[CAD and scene scripts]

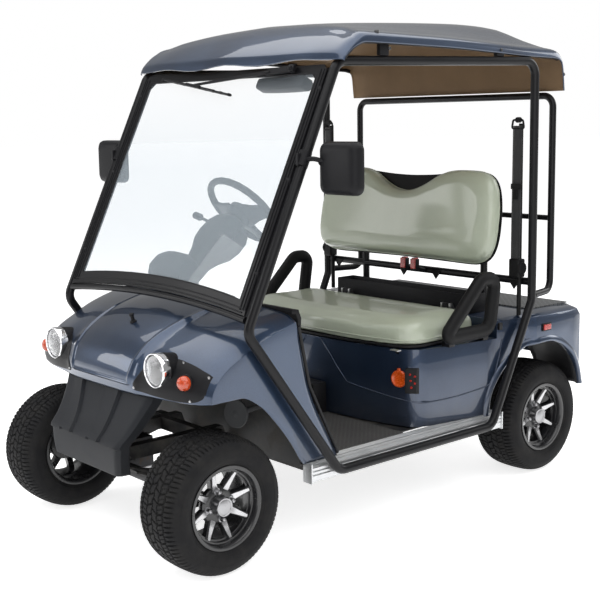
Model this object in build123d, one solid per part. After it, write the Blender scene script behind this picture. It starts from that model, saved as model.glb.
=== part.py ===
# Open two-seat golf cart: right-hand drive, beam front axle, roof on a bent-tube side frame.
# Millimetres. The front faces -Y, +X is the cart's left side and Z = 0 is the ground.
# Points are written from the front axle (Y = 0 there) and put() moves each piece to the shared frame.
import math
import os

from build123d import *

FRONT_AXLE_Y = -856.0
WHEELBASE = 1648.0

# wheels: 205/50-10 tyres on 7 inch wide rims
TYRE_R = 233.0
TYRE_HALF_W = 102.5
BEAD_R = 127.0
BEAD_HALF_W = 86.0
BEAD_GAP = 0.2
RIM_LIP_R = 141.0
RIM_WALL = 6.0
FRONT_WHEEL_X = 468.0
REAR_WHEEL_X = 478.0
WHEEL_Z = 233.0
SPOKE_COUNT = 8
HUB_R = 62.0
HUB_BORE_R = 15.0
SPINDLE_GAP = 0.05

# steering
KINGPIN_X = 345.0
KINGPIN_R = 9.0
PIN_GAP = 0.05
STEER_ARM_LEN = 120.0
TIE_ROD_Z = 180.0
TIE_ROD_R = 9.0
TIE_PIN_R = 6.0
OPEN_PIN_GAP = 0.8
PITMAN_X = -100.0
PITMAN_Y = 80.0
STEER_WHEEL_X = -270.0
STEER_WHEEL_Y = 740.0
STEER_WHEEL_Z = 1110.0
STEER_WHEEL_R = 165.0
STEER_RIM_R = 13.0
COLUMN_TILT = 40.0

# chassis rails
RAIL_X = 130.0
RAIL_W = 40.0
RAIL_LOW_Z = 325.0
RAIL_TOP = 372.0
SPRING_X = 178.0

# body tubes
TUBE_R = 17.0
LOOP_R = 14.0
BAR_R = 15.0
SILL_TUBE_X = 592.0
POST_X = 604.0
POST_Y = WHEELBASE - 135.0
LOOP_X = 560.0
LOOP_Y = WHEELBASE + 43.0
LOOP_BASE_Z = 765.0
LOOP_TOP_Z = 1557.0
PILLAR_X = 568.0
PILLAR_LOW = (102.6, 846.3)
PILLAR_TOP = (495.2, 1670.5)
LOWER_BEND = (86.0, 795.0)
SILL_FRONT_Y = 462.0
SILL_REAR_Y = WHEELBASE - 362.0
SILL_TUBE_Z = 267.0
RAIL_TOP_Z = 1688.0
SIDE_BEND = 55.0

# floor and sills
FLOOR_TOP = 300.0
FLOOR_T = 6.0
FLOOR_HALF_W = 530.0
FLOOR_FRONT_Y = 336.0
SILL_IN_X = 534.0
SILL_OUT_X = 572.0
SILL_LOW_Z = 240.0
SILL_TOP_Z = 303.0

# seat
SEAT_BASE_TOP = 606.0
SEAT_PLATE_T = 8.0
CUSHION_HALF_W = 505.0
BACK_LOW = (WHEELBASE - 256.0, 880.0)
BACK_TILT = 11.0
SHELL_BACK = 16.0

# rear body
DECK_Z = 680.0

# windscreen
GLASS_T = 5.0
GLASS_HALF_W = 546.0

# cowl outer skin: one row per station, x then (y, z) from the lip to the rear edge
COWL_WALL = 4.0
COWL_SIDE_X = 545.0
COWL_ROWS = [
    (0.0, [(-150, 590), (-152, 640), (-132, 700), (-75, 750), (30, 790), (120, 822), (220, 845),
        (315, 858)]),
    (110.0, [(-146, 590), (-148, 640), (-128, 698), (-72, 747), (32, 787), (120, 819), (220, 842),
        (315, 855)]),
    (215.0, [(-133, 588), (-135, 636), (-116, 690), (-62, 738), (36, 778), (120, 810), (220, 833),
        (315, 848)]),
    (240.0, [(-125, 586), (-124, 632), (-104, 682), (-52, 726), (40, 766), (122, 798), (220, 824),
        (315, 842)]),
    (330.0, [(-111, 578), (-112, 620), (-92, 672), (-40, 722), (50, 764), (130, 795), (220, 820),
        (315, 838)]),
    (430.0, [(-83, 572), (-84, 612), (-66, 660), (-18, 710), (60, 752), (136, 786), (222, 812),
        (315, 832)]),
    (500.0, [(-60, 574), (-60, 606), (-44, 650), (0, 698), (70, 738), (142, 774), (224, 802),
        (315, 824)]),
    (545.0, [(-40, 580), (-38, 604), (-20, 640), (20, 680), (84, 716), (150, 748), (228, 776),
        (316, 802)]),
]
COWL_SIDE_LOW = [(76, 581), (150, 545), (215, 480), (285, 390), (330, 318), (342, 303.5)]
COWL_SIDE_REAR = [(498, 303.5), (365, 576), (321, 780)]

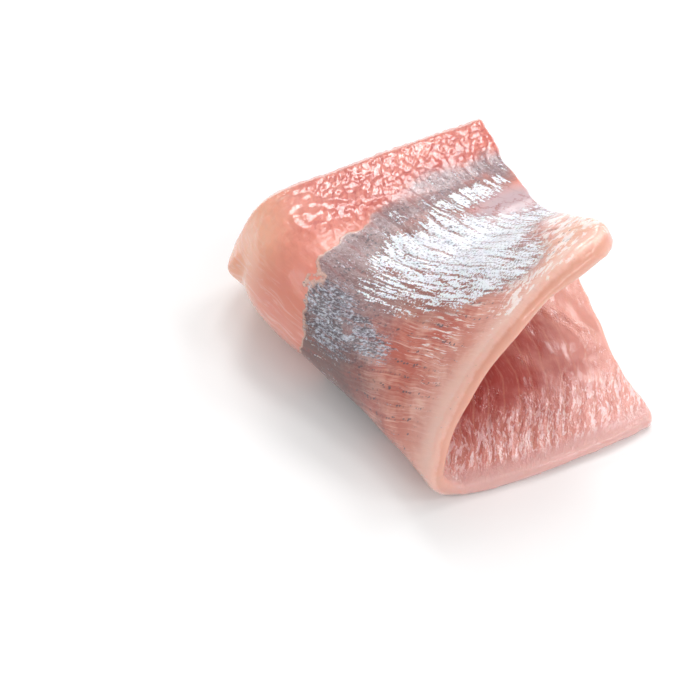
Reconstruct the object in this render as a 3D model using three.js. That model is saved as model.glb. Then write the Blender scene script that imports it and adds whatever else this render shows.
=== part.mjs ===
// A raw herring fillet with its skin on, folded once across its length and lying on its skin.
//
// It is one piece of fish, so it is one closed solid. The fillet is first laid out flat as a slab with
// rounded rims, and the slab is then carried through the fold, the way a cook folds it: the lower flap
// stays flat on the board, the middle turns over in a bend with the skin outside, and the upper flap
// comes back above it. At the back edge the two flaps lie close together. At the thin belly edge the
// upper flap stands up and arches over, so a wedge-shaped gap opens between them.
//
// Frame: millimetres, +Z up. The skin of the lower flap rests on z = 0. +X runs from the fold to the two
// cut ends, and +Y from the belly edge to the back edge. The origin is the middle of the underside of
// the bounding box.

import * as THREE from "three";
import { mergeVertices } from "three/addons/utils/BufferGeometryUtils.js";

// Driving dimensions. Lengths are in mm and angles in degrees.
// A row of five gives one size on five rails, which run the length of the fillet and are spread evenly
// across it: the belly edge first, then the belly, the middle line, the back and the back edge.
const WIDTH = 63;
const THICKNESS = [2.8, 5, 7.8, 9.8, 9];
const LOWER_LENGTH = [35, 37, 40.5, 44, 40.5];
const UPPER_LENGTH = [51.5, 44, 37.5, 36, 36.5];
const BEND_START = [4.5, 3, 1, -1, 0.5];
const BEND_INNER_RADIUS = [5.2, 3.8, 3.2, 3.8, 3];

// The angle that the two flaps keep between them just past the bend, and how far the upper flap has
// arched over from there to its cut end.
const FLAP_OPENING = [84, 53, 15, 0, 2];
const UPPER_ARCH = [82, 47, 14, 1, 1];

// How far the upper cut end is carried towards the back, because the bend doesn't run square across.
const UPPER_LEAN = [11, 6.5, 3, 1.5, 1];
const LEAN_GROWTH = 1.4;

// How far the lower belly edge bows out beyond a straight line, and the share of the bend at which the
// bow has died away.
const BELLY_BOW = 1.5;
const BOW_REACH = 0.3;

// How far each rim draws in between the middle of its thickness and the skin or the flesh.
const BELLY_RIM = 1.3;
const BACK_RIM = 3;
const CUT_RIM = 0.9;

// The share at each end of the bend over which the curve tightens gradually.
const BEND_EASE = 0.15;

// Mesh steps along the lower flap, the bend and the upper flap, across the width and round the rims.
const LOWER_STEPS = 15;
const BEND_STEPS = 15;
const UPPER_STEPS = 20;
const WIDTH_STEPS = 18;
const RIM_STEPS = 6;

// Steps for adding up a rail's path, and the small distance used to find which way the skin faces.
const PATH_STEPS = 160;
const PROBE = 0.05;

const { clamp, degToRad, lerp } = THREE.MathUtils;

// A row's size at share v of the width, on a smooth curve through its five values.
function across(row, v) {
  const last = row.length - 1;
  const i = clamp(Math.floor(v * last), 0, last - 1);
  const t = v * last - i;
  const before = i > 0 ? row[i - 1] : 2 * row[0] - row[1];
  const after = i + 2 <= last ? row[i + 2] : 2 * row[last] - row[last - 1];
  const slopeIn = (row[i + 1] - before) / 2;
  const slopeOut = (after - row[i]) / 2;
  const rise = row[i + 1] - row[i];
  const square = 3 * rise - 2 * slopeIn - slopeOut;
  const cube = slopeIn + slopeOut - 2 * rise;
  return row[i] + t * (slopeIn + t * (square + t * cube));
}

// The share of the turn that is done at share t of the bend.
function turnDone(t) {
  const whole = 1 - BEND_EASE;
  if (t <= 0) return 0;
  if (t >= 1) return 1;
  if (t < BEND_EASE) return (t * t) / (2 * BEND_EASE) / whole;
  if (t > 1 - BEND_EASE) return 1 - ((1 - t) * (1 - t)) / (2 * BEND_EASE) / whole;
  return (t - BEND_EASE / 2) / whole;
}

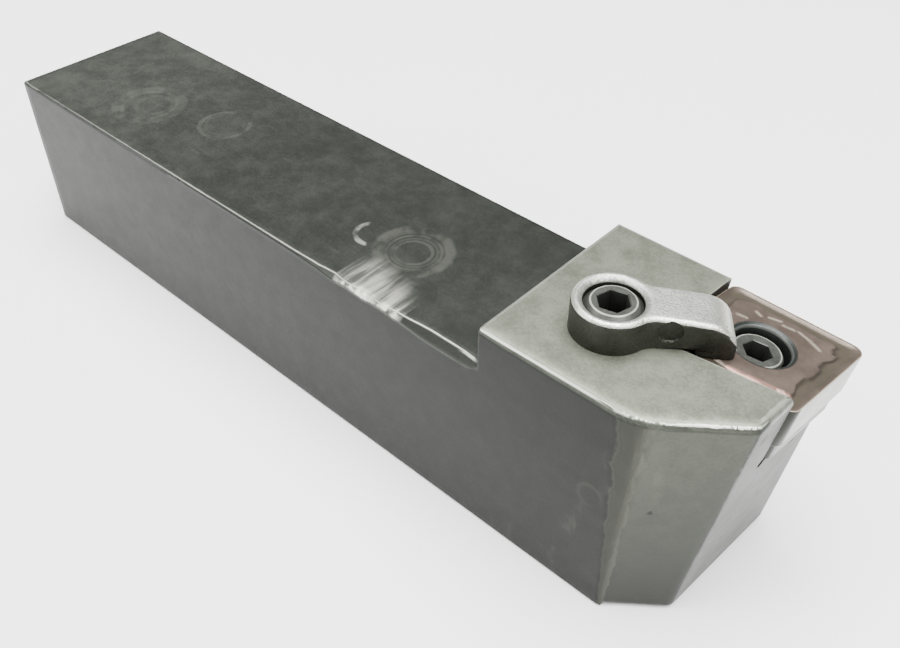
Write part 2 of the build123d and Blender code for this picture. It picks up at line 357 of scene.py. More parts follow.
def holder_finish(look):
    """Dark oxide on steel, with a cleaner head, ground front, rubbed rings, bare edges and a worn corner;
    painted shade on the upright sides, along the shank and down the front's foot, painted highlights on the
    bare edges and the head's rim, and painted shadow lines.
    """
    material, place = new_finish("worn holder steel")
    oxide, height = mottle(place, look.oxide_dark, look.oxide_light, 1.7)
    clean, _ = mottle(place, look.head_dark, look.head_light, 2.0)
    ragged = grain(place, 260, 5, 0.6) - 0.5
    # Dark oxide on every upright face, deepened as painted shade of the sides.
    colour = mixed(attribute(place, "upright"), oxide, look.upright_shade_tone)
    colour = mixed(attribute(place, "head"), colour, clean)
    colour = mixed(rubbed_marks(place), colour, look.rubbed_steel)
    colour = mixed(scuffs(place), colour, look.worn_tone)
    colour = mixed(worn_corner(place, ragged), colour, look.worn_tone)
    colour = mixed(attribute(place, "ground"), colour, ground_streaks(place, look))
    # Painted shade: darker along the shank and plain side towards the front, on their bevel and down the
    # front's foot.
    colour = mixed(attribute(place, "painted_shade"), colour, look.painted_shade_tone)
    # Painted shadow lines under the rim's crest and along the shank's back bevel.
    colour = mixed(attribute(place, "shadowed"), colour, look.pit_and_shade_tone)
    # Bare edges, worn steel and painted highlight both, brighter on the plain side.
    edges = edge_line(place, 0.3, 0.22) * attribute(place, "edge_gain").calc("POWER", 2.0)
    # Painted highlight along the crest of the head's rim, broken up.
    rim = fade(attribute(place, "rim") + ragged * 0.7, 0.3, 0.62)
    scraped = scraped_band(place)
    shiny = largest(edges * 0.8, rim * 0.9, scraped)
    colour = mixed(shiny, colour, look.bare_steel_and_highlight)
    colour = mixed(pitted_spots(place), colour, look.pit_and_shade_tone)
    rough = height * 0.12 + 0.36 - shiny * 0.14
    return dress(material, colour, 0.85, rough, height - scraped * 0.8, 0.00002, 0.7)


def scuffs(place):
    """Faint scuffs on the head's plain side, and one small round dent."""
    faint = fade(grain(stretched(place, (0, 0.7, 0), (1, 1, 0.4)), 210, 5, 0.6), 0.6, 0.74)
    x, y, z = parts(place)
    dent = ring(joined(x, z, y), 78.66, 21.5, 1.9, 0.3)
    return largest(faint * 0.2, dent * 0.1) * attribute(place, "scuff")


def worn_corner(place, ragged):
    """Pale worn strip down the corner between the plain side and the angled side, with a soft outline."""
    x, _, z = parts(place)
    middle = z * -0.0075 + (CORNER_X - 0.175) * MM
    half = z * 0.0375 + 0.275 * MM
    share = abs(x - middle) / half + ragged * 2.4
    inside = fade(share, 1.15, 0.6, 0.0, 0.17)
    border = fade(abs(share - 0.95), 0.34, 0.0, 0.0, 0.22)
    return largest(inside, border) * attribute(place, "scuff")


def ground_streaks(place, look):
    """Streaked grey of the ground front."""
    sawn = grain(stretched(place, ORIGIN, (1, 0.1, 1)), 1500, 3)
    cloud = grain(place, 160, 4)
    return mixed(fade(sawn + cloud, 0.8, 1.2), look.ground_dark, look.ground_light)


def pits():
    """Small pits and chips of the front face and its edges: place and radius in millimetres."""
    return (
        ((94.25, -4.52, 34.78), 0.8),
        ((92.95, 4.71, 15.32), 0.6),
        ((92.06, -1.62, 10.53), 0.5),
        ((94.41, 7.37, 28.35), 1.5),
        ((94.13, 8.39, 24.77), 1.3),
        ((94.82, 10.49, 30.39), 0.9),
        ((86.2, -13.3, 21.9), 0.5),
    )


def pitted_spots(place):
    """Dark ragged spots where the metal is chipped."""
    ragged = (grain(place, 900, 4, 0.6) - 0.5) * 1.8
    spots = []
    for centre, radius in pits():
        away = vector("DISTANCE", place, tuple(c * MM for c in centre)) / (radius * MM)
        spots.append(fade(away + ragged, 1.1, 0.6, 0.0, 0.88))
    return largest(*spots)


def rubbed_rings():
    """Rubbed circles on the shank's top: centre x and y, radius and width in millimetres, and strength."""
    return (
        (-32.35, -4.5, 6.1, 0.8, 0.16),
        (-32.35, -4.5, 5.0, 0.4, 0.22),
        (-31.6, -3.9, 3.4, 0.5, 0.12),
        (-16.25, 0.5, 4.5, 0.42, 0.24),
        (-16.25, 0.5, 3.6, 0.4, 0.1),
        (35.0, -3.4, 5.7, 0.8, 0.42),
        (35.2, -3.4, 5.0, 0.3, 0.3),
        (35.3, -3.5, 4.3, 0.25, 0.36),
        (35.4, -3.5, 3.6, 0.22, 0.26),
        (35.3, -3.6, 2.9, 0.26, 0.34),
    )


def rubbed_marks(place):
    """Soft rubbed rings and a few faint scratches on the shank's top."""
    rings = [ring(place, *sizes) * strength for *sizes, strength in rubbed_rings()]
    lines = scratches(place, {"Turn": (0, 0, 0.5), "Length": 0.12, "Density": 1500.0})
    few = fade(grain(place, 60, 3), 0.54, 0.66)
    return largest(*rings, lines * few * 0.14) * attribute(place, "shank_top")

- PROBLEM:
Go through the listing above and return every line where the word "picture" occurs.

- THE RESPONSE:
Model this object in build123d, one solid per part. After it, write the Blender scene script behind this picture. It starts from that model, saved as model.glb.
Write part 2 of the build123d and Blender code for this picture. It picks up at line 357 of scene.py. More parts follow.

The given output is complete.